2. Market Turmoil and Damage to Retirement Savings

The prospect of tit-for-tat strikes on civilian infrastructure threatens to further rattle global markets when they reopen. For the millions of Americans whose retirement security is tied to 401(k)s, IRAs, and pension funds — all of which are exposed to global equity and energy markets — a sustained Middle East conflict of this scale poses a real financial threat.

Defense stocks may rise, but broader market uncertainty tends to hurt the average investor. Energy-sector disruptions of this magnitude historically trigger sell-offs in travel, manufacturing, and consumer goods industries.
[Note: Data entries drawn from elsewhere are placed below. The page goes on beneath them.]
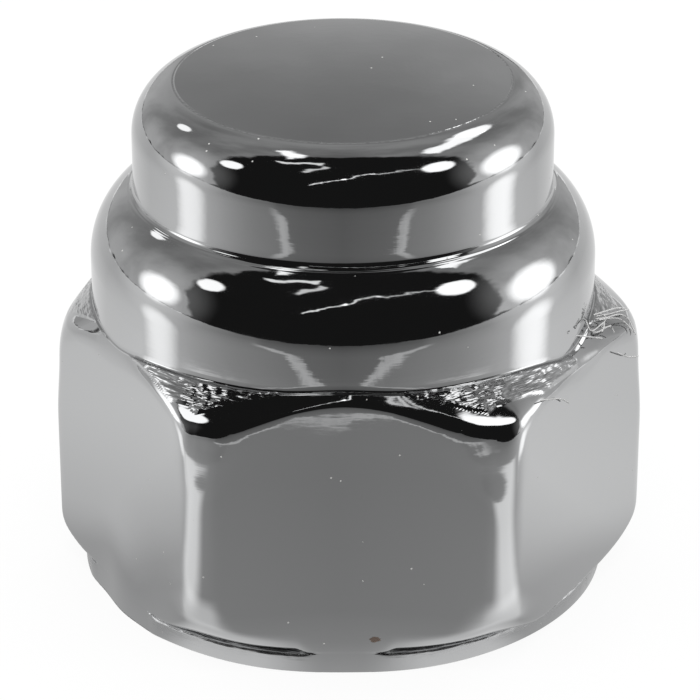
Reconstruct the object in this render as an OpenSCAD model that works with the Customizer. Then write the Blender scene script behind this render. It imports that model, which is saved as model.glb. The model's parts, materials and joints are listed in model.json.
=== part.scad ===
// Stepped-crown cap nut: one turned, buffed and chrome-plated piece of hexagon bar.
// The washer face stands on Z = 0, the thread opens downwards, and the crown points up.

/* [Hexagon] */
// Distance across the flats, which sets the spanner size
across_flats = 19; // [18.5:0.1:19.5]
// Buffed radius along the six upright edges
edge_r = 1.6; // [0.8:0.1:1.8]
// Slope of the turned chamfer that runs down from the crown's foot over the corners
chamfer_slope = 49; // [45:1:52]
// Radius that blends the chamfer into the upright corners
shoulder_r = 2.5; // [2:0.1:3]
// Height at which that radius leaves the upright corners
shoulder_z = 7.9; // [7.6:0.1:8.2]
// Radius under the corners, where the hexagon meets the washer face
under_r = 1.3; // [0.8:0.1:1.6]

/* [Washer face] */
// Diameter of the bearing ring
washer_d = 19.2; // [18.9:0.1:20]
// Height of the bearing ring
washer_h = 0.75; // [0.6:0.05:0.9]
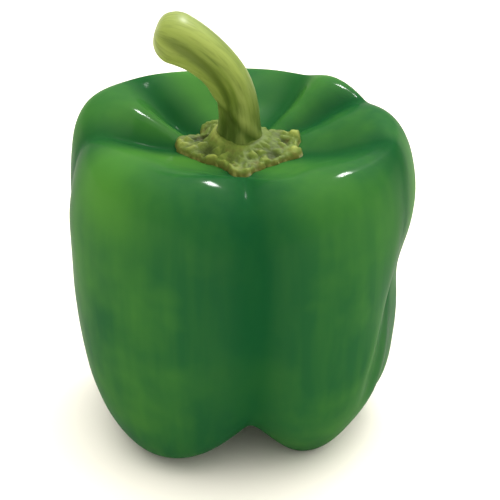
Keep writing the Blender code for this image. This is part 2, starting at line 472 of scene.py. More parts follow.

Americans close to retirement age are especially vulnerable, as a major market correction could significantly reduce the nest egg they've spent decades building.

 

3. Deepening U.S. Military Commitment and Potential for American Casualties

Iran's parliament speaker warned that "entities that finance the US military budget are legitimate targets," a statement widely interpreted as a direct threat against American interests and personnel. The U.S. military is already actively engaged in this conflict.

The Republican-led Congress has approved record military funding, with Trump signing the Fiscal 2026 Defense Appropriations Act at roughly $840 billion, and an additional $156 billion for defense passed in a sweeping tax and spending bill. As the conflict escalates, the chances of American service members being killed or wounded in action increase — a deeply personal consequence for the hundreds of thousands of military families across the United States.

 

4. Higher Prices for Consumer Goods and Supply Chain Disruptions

Beyond fuel, the Strait of Hormuz is a critical corridor for liquefied natural gas (LNG) as well. The Revolutionary Guards confirmed that the shipping lane, through which a fifth of global oil and liquefied natural gas normally transits, would remain shut. Natural gas feeds heating systems, electricity generation, and manufacturing plants across America.

If global LNG supplies are squeezed — particularly during peak demand seasons — American consumers and businesses will feel it in utility bills and the cost of manufactured goods. Industries like chemicals, plastics, fertilizers, and steel are particularly sensitive to energy input costs. American farmers, who rely heavily on natural-gas-derived fertilizers, could face rising costs that eventually translate to higher grocery prices for everyday consumers.

 

5. A Looming Humanitarian and Refugee Crisis With Global Repercussions

Electricity makes Gulf cities habitable, in part by powering the desalination plants that produce 100% of the water consumed in Bahrain and Qatar, more than 80% of drinking water needs in the UAE, and 50% of the water supply in Saudi Arabia. If Iran strikes these facilities, the human cost would be staggering — and history shows that major humanitarian crises in the Middle East do not stay contained.

A large-scale refugee crisis would strain U.S. allies in Europe and the broader region, force difficult foreign policy decisions in Washington, and potentially require costly U.S.-funded humanitarian intervention. Additionally, Lebanon has already seen more than 1,000 people killed and over 1 million displaced since the conflict began — and that's before any strike on Gulf desalination infrastructure. American taxpayers often bear a significant portion of the cost of international humanitarian response, through agencies like USAID and contributions to the UN.